Le comunità che dopo San José sono nella mira
dell'esercito sono quelle sulle rive dei fiumi Cacarica, Salaqui,
Jiguamiandó e Cubaradó, per le quali esiste un
grande progetto che mira a sostituire i boschi naturali con
piantagioni di palma, dette deserti verdi. Il danno ambientale,
culturale e sociale è incalcolabile, ma i guadagni delle
compagnie coltivatrici di palma saranno enormi: il terreno e il
clima sono ideali e la gente, terrorizzata da paramilitari,
militari e guerriglia, accetta qualsiasi salario. Queste sono due
componenti fondamentali per il futuro dell'industria palmera in
Colombia, che si vede costretta a competere con Malesia, Nuova
Guinea, Indonesia, Tailandia e Nigeria.
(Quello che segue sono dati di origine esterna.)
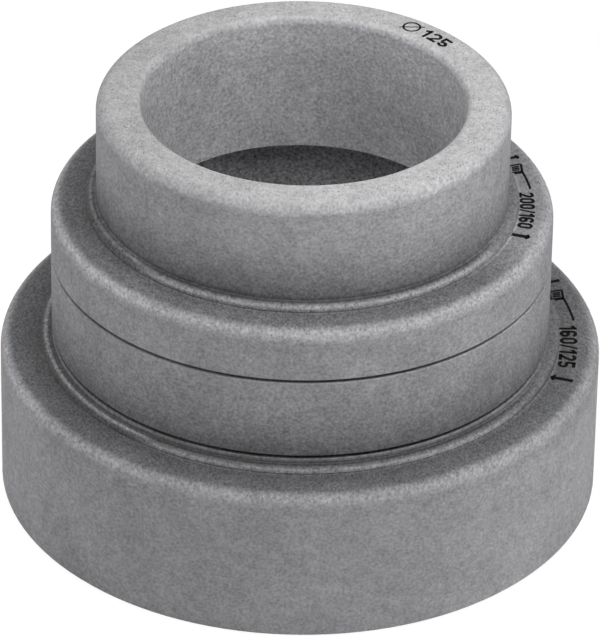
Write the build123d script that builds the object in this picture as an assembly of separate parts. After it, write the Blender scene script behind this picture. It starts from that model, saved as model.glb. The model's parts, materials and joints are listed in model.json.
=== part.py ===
from build123d import *

import os

# A stepped duct reducer moulded in one piece from light grey foam. Three
# round tiers stand on one axis, the widest at the bottom. Each tier holds
# the bore of one duct size, and the foam wall round every bore is equally
# thick. Two fine grooves show where the body is cut when one duct size is
# not needed. Millimetres, axis on Z, underside at z = 0.

# Bores of the three duct sizes and the foam wall round them
SMALL_BORE = 125.0
MIDDLE_BORE = 160.0
LARGE_BORE = 200.0
WALL = 17.0

# Heights from the underside
OVERALL_HEIGHT = 168.5
UPPER_SHOULDER = 124.3
LOWER_SHOULDER = 63.5
ROOF_THICKNESS = 14.0

# Raised foot rings at the base of the two upper tiers
UPPER_RING_WIDTH = 4.3
UPPER_RING_HEIGHT = 2.9
UPPER_RING_RADIUS = 2.5
LOWER_RING_WIDTH = 4.4
LOWER_RING_HEIGHT = 2.2
LOWER_RING_RADIUS = 1.9

# Cutting guides, as grooves in the side of the middle tier
GUIDE_WIDTH = 1.6
GUIDE_DEPTH = 2.0
GUIDE_LIP = 0.3
OPENING_GUIDE_HEIGHT = 102.1
PARTING_GUIDE_HEIGHT = 68.4

# Rounded edges
RIM_OUTER_RADIUS = 5.0
RIM_INNER_RADIUS = 3.0
SHOULDER_RADIUS = 5.8

# Bevelled edges inside and underneath
STEP_BEVEL = 0.6
MOUTH_BEVEL = 3.0
UNDERSIDE_BEVEL = 1.0

# Sizes that follow from the ones above
SMALL_INNER = SMALL_BORE / 2
MIDDLE_INNER = MIDDLE_BORE / 2
LARGE_INNER = LARGE_BORE / 2
SMALL_OUTER = SMALL_INNER + WALL
MIDDLE_OUTER = MIDDLE_INNER + WALL
LARGE_OUTER = LARGE_INNER + WALL
SMALL_STEP = UPPER_SHOULDER - ROOF_THICKNESS
MIDDLE_STEP = LOWER_SHOULDER - ROOF_THICKNESS


def sharp(corner):
    """A corner of the section that stays as it is."""
    return corner, None, None


def rounded(corner, radius):
    """A corner of the section that gets a round edge."""
    return corner, fillet, radius


def bevelled(corner, length):
    """A corner of the section that gets a bevel."""
    return corner, chamfer, length


def foot_ring(radius, shoulder, width, height, edge):
    """The raised ring at the foot of a tier, from the shoulder up to the tier's side."""
    return [
        sharp((radius + width, shoulder)),
        rounded((radius + width, shoulder + height), edge),
        sharp((radius, shoulder + height)),
    ]


def guide_groove(radius, height):
    """A cutting guide in a tier's side, its lower lip worn off a little."""
    floor = radius - GUIDE_DEPTH
    low = height - GUIDE_WIDTH / 2
    high = height + GUIDE_WIDTH / 2
    return [
        bevelled((radius, low), GUIDE_LIP),
        sharp((floor, low)),
        sharp((floor, high)),
        sharp((radius, high)),
    ]


def outside():
    """Corners of the outside, from the underside up to the rim."""
    return [
        bevelled((LARGE_OUTER, 0), UNDERSIDE_BEVEL),
        rounded((LARGE_OUTER, LOWER_SHOULDER), SHOULDER_RADIUS),
        *foot_ring(MIDDLE_OUTER, LOWER_SHOULDER, LOWER_RING_WIDTH, LOWER_RING_HEIGHT, LOWER_RING_RADIUS),
        *guide_groove(MIDDLE_OUTER, PARTING_GUIDE_HEIGHT),
        *guide_groove(MIDDLE_OUTER, OPENING_GUIDE_HEIGHT),
        rounded((MIDDLE_OUTER, UPPER_SHOULDER), SHOULDER_RADIUS),
        *foot_ring(SMALL_OUTER, UPPER_SHOULDER, UPPER_RING_WIDTH, UPPER_RING_HEIGHT, UPPER_RING_RADIUS),
        rounded((SMALL_OUTER, OVERALL_HEIGHT), RIM_OUTER_RADIUS),
    ]


def stepped_bore():
    """Corners of the duct's way through, from the rim down. The stops for the duct ends are square."""
    return [
        rounded((SMALL_INNER, OVERALL_HEIGHT), RIM_INNER_RADIUS),
        bevelled((SMALL_INNER, SMALL_STEP), STEP_BEVEL),
        sharp((MIDDLE_INNER, SMALL_STEP)),
        bevelled((MIDDLE_INNER, MIDDLE_STEP), STEP_BEVEL),
        sharp((LARGE_INNER, MIDDLE_STEP)),
        bevelled((LARGE_INNER, 0), MOUTH_BEVEL),
    ]


def half_section(corners):
    """The half section of the wall, with every corner given its edge."""
    points = [Vector(r, 0, z) for (r, z), _, _ in corners]
    section = make_face(Polyline(points, close=True))
    for point, (_, edge, size) in zip(points, corners):
        if edge is not None:
            corner = section.vertices().sort_by_distance(point)[0]
            section = edge(corner, size)
    return section


def reducer_body():
    """The foam body, turned from one half section."""
    body = revolve(half_section(outside() + stepped_bore()), axis=Axis.Z)
    body.label = "reducer_body"
    return body


def main():
    os.makedirs("parts", exist_ok=True)
    body = reducer_body()
    export_step(body, "parts/reducer_body.step")


if __name__ == "__main__":
    main()
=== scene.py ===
"""A stepped duct reducer of grey moulded foam, with its printed sizes, on a pale floor."""

import json
import math

import bmesh
import bpy
from mathutils import Matrix, Vector


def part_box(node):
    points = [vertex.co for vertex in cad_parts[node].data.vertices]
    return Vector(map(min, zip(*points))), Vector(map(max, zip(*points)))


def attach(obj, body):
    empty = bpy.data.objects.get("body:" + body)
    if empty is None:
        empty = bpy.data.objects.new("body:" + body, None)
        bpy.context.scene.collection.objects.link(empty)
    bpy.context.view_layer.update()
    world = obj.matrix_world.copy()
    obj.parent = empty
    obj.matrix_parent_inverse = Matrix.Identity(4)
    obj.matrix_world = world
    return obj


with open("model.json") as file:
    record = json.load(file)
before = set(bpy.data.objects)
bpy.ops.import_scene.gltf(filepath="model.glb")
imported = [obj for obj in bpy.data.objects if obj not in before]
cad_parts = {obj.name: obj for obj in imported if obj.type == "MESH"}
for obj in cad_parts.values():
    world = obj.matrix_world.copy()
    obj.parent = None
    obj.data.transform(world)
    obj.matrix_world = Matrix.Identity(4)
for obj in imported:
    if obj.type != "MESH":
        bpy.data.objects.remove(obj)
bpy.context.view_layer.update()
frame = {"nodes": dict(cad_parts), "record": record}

MM = 0.001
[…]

Infatti, i guadagni
dipendono sempre di più dal basso prezzo della mano
d'opera. Non solo, il prezzo dell'olio di palma tende ad
abbassarsi nel mercato mondiale: nel 1950 una tonnellata costava
1800 dollari, oggi soltanto 300. Gli imprenditori della palma
progettano di seminare 200.000 ettari soltanto nel Chocó,
il che comporterebbe investimenti enormi in disboscamento,
semina, vie di comunicazione, impianti di estrazione e
raffinatrici. Molte di queste spese vengono pagate dalle
compagnie stesse con i profitti della commercializzazione del
legno e altri investimenti sono finanziati dallo stato. Il
progetto prevede inoltre una cornice legale chiamata Legge
Forestale, consistente in realtà in una legge che fornisce
ogni sorta di garanzia agli investitori privati, di modo che
siano liberi di saccheggiare boschi, comunità nere,
indigene e contadine, eliminando gli ostacoli che si oppongono al
libero gioco dell'interesse privato. La Corte Interamericana dei
Diritti Umani (CIDH- Corte Interamericana de Derechos Humanos) ha
denunciato il fatto: dal 2001 la compagnia Urapalma S.A. ha
promosso la semina della palma da olio in circa 1500 ettari
appartenenti alle terre comunali di queste comunità con
l'aiuto della protezione armata perimetrale e concentrica
dell'esercito e di civili armati nelle loro fattorie e banche di
semi. (Risoluzione CIDH, del 6 marzo 2003).
Molte voci si sono levate contro il narcotraffico controllato dai
paramilitari e contro il progetto governativo cosiddetto di "pena
alternativa". Il Defensor del Pueblo ha sostenuto in Parlamento
la necessità di definire le vittime in modo esauriente e
in accordo coi parametri internazionali, affinché possa
esserci un risarcimento effettivo e reale. Per ora il governo
riconosce solamente le vittime in primo grado di
consanguineità, in genere assassinati, mentre non
riconosce i loro familiari, proprietari del diritto di
risarcimento e testimoni fondamentali per stabilire la
verità; è quindi necessario che vengano
riconosciuti come parte civile affinché sia fatta
giustizia. Inoltre è importante che il risarcimento
avvenga prima che ai colpevoli venga imposta la pena alternativa,
e non dopo come vorrebbe il governo. Senza risarcimento e senza
confessione dei colpevoli non ci sarà riconciliazione.